I do not believe that watching Batman take out a gang of the Joker's thugs will cause young children to devalue human life. As a matter of fact, I find that many depictions of good vs. evil in popular culture, often violent by nature, have their origins in forms of entertainment that have been part and parcel of childhood since time immemorial—whether it be Grimm's fairy tales, Bible stories or what have you. In this way, these things become more than just entertainment, but passion plays that teach children right from wrong.
Is there such a thing as violence that is inappropriate for children? As I stated earlier, absolutely. There are many adult-oriented films and TV shows that encourage the devaluing of life and engender a generally cynical view due to their portrayal of brutal, random and very real violence. That's not what I'm talking about here.

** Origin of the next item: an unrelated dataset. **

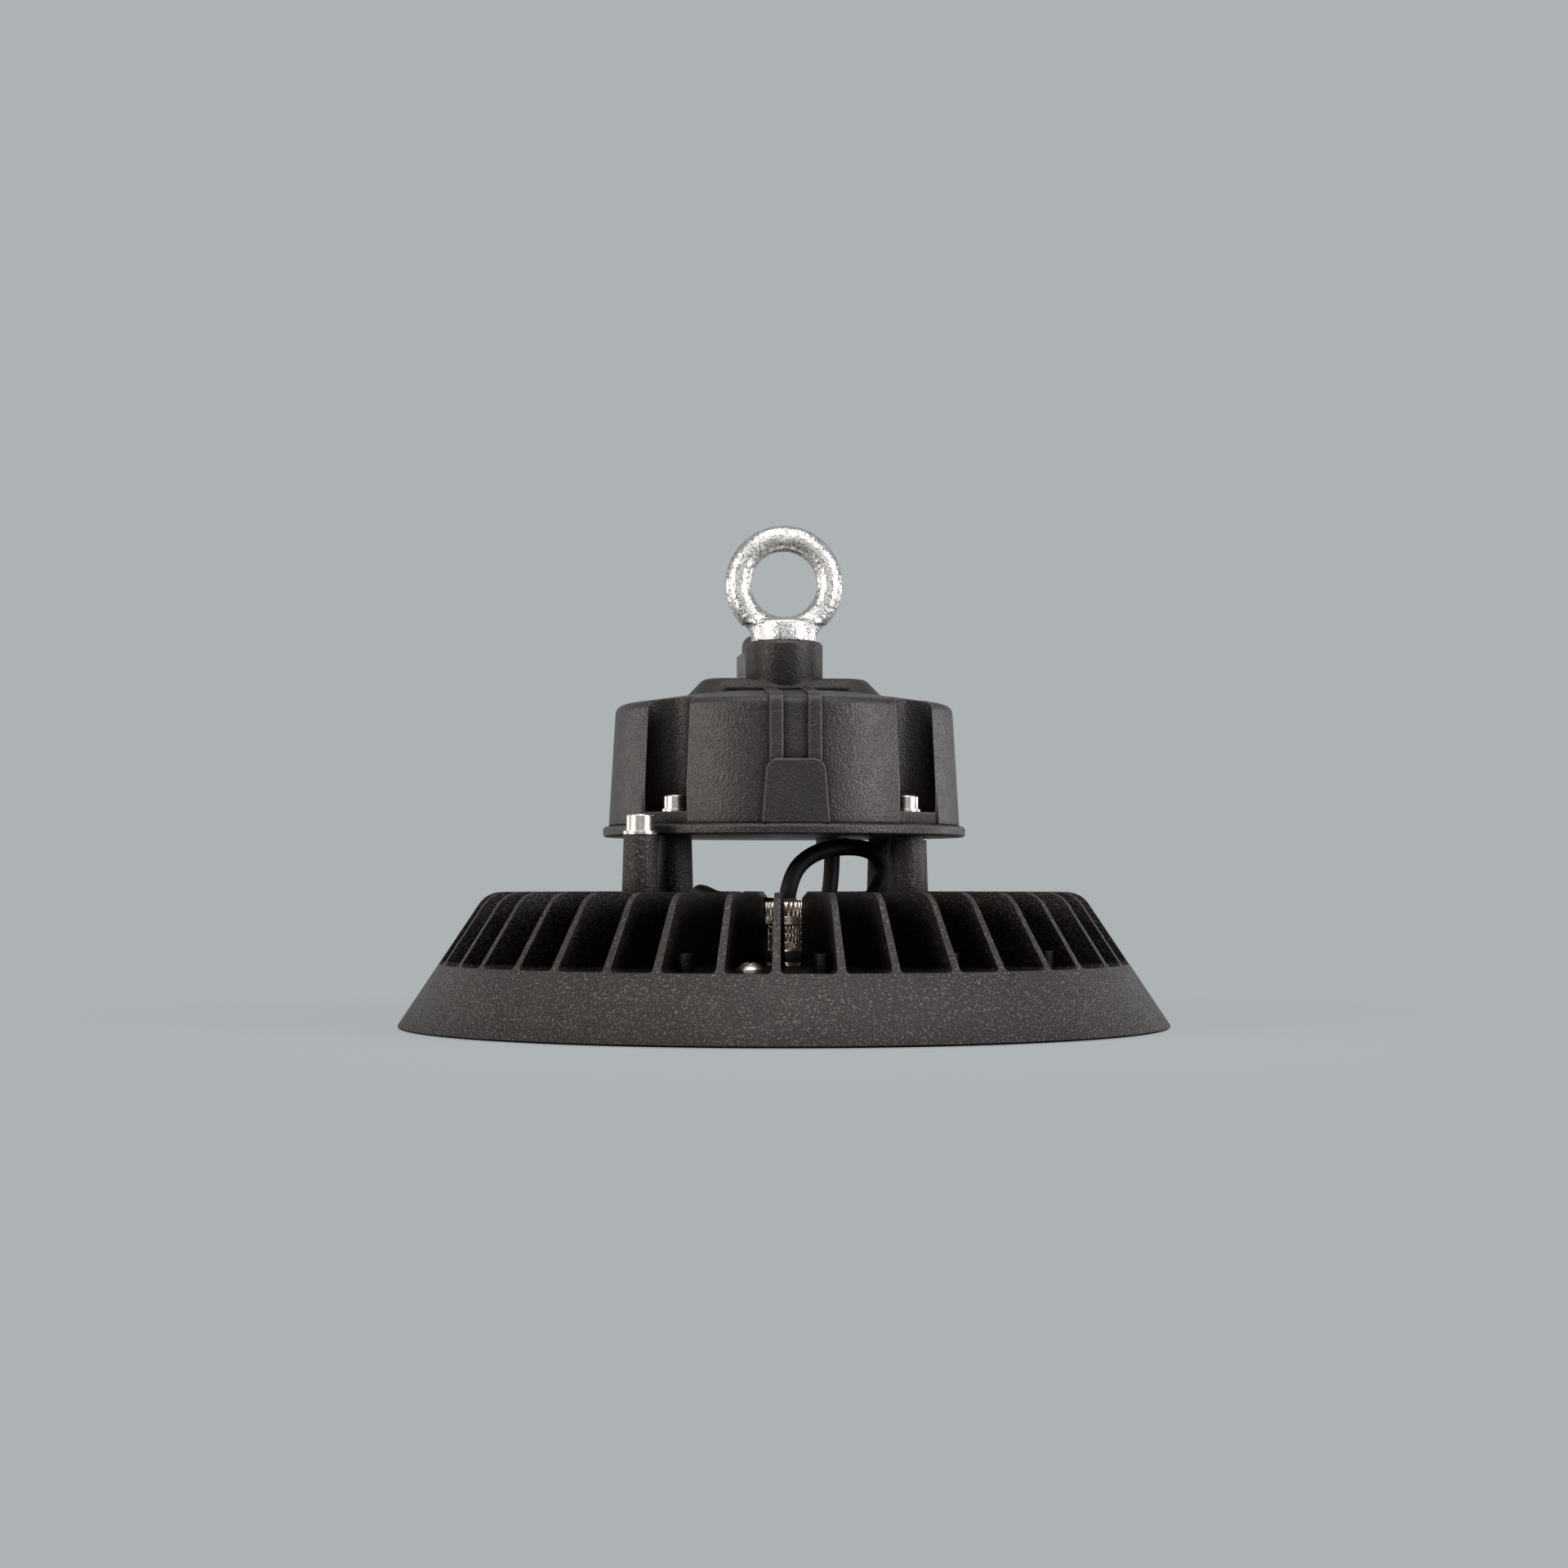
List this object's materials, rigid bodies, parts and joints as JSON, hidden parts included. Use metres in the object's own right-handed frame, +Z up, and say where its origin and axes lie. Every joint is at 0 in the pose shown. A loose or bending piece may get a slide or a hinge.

I'm talking about the cops-and-robbers, cowboys-and-Indians, superheroes-and-villains type of violence that is a cartoon caricature by definition.
And when I say "sex", I do not mean nudity per se. I have shown my children films with nudity in it, as I do not believe they should be taught that the human form is something to be shunned or made sinful. However, in those cases it would a non-sexualized nudity—the human body presented in a neutral, non-prurient way. There is no reason a small child, who sees his or her own naked body on a daily basis, should be made to feel shame for it.
It's all about what small children are able to process, and what potential affect it will have on them. It's about common sense. It doesn't mean I'm repressed or think sex is an evil act. It also doesn't mean I believe violence in everyday society is more acceptable for children to be exposed to than human sexuality. Rather, what I am saying is that when it comes to entertainment aimed at an audience whose minds are not yet fully formed, certain forms of cartoonish violence are easier and less harmful for young people to digest than depictions of mature sexuality.
As parents, we must make these decisions for our children. I've made mine, and I believe it's the right one.